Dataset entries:
○ ○ ○ ○ ○

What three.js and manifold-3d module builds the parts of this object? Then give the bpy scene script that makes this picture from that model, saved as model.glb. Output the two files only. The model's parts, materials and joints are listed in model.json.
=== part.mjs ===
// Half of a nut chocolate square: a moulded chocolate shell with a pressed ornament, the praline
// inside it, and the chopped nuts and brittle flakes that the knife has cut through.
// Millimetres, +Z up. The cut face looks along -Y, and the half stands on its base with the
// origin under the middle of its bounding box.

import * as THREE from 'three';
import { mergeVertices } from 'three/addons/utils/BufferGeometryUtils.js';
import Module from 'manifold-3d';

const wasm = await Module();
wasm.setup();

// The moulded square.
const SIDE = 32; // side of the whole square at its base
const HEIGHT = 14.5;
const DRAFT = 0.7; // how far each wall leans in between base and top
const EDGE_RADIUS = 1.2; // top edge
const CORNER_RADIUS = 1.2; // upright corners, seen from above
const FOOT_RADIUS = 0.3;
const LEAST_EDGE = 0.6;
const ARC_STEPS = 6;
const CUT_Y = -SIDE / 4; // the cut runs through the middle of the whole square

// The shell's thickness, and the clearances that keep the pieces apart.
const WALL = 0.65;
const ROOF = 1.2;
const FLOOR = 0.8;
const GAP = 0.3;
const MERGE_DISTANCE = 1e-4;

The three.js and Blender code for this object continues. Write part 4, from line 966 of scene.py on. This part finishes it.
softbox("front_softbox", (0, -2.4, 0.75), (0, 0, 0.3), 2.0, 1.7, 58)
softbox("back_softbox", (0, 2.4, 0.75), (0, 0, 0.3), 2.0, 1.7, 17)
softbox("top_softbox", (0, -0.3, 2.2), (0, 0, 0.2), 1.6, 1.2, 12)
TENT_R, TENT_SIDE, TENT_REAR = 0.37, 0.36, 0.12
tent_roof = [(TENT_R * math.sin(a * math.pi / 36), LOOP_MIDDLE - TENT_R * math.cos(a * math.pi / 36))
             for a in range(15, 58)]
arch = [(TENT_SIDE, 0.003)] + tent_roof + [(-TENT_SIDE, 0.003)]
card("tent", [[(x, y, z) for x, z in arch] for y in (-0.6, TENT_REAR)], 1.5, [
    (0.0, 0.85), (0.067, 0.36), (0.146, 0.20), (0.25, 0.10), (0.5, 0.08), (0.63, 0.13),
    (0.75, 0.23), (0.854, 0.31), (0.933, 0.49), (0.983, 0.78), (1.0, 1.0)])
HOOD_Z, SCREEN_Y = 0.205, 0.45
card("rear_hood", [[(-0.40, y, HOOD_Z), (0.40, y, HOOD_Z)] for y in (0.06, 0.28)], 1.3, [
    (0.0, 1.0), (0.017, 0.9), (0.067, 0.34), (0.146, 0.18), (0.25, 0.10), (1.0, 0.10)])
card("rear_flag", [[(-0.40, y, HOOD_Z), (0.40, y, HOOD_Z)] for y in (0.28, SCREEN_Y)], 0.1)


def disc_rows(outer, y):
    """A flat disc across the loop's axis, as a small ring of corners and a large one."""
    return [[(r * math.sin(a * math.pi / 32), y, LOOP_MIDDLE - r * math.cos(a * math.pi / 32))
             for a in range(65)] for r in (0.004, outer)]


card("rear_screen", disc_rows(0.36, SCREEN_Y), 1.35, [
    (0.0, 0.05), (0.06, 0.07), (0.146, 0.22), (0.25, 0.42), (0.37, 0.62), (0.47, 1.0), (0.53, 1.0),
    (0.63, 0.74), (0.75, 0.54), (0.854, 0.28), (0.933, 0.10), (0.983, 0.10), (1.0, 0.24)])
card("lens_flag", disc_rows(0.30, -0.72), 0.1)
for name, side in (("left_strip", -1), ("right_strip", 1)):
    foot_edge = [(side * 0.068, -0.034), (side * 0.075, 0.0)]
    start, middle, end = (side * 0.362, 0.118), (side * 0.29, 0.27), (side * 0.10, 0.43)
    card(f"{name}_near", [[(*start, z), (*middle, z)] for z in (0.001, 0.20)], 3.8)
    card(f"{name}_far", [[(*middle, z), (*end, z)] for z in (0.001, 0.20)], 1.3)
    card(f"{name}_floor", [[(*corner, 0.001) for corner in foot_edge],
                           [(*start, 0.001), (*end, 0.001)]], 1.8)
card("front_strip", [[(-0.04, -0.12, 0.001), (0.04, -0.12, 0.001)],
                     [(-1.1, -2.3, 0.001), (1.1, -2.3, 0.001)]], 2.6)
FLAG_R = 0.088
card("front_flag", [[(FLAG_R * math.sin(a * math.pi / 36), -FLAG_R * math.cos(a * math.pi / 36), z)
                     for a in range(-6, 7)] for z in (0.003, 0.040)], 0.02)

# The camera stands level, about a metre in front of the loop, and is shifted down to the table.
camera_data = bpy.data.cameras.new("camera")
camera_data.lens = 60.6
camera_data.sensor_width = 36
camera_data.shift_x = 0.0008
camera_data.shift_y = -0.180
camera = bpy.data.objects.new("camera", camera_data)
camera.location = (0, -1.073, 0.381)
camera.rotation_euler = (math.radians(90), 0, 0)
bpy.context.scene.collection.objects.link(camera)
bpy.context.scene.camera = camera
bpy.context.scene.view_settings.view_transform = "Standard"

○ ○ ○ ○ ○

WRITTEN INSTRUCTION
From the records above, pull out every line containing the word "this".

ANSWER IN FULL
What three.js and manifold-3d module builds the parts of this object? Then give the bpy scene script that makes this picture from that model, saved as model.glb. Output the two files only. The model's parts, materials and joints are listed in model.json.
The three.js and Blender code for this object continues. Write part 4, from line 966 of scene.py on. This part finishes it.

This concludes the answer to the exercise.